Self-Management of Chronic Fatigue Syndrome in adolescents, by Katherine Rowe, Amanda Apple and Fiona McDonald in Paediatric Neurology [Working Title] Published online: February 28th 2020 [DOI: 10.5772/intechopen.91413]
Book chapter abstract:
Chronic fatigue syndrome (CFS) or myalgic encephalomyelitis/chronic fatigue syndrome (ME/CFS) is a condition of unknown aetiology that commonly follows an infection. There are no known predictors for recovery or established treatments.
At the Royal Children’s Hospital (RCH) in Melbourne, Australia, the majority of young people with CFS are provided with symptom management and lifestyle guidance in an outpatient setting. However, for some, educational or social issues preclude progress and for those who request this assistance, since 2012, the Victorian Paediatric Rehabilitation Service has offered an Intensive Self-Management Program.
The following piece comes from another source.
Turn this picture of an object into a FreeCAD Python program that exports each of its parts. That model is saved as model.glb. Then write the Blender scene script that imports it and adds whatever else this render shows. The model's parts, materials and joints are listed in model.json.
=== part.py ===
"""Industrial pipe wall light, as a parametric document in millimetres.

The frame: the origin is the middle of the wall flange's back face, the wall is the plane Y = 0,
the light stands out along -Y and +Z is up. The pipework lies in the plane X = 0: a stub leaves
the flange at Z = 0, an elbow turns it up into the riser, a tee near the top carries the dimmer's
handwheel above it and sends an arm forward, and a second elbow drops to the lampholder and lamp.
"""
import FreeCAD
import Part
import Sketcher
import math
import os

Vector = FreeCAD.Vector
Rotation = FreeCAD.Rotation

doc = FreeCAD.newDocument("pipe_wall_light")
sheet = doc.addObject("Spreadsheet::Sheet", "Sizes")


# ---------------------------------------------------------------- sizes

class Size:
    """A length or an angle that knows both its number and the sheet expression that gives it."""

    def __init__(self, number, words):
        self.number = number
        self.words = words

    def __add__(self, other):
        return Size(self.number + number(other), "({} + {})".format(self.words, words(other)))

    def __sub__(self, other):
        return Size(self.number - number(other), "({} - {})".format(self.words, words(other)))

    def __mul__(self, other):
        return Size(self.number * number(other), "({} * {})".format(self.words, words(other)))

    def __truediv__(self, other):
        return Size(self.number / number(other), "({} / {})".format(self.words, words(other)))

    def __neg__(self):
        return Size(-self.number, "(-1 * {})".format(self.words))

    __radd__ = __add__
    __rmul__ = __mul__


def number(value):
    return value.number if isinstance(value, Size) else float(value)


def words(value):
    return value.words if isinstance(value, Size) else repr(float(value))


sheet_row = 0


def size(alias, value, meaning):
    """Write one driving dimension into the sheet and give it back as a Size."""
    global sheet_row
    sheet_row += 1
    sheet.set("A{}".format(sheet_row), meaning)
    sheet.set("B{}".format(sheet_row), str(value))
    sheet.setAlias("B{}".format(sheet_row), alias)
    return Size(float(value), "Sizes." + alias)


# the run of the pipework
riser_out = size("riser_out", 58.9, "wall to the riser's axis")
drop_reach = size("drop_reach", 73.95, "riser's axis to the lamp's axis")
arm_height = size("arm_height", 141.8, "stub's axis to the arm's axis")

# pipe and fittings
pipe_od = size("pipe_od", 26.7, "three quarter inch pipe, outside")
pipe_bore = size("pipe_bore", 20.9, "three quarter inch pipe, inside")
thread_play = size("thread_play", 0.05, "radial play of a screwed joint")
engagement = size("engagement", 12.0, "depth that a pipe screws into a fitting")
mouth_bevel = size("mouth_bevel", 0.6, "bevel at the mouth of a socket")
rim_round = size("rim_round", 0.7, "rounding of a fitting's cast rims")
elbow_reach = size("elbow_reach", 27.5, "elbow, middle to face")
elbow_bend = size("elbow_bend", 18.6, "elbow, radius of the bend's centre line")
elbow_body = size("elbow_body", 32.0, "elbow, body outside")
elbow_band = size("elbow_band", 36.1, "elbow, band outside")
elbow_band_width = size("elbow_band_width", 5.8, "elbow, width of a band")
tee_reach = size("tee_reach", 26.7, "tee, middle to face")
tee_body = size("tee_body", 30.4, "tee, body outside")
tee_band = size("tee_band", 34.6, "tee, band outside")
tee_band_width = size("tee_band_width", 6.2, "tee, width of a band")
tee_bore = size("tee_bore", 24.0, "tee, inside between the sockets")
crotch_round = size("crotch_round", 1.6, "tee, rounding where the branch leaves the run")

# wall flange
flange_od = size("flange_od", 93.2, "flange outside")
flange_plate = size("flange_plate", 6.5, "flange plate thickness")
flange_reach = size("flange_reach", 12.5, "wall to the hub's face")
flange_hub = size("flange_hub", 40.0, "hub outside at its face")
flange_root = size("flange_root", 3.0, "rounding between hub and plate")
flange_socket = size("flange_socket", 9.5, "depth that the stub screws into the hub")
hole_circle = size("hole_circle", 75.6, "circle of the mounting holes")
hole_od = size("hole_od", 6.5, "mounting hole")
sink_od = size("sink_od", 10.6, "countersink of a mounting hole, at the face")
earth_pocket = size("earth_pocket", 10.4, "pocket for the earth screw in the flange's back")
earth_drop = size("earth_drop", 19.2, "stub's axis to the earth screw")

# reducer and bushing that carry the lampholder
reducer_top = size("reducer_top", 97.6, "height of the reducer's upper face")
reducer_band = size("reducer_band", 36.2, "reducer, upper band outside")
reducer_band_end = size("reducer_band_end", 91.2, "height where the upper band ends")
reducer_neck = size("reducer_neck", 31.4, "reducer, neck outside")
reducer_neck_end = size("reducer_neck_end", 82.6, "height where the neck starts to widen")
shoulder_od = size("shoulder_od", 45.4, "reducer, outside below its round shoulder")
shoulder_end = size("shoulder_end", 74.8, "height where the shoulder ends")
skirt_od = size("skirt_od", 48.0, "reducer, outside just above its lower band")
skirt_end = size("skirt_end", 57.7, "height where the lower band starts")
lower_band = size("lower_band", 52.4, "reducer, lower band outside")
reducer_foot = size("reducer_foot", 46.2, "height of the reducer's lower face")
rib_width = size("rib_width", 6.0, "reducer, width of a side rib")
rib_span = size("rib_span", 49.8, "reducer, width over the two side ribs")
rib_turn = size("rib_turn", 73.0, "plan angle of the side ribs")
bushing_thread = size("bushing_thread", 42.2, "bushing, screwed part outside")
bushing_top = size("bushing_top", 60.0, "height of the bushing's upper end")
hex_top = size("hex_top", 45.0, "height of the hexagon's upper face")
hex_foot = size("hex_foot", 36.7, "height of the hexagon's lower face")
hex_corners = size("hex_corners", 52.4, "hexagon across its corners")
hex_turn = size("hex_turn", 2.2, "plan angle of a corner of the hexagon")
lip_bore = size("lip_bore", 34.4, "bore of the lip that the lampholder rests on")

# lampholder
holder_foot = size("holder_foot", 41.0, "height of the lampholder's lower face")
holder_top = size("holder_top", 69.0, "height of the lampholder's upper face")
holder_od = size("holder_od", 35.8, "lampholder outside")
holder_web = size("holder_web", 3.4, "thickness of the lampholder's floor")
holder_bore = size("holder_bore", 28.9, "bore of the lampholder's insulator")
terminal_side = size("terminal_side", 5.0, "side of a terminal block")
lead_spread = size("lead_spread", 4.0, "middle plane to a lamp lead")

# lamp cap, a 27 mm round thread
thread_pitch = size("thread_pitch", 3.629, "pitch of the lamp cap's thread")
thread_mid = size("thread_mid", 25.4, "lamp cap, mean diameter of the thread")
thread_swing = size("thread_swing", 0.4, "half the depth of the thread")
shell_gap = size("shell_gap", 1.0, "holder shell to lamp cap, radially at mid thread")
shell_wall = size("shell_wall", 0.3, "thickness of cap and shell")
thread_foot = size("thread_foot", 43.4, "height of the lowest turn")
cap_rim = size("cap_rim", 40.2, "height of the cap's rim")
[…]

For this program, participants engage in both group and individual sessions, attending 3 days per week for 4 weeks in small groups of 3–4. Interdisciplinary input is from Occupational Therapy, Physiotherapy, Education and Psychology to assist with goal setting and strategies. Outcome measures are obtained at initial assessment, 6 weeks and 6 months post-program. Support is offered for 12 months post-program.
For both the outpatient program and the intensive program the outcomes and feedback from patient and family has influenced the approach and focus. This chapter outlines the current approach and how it has evolved over time.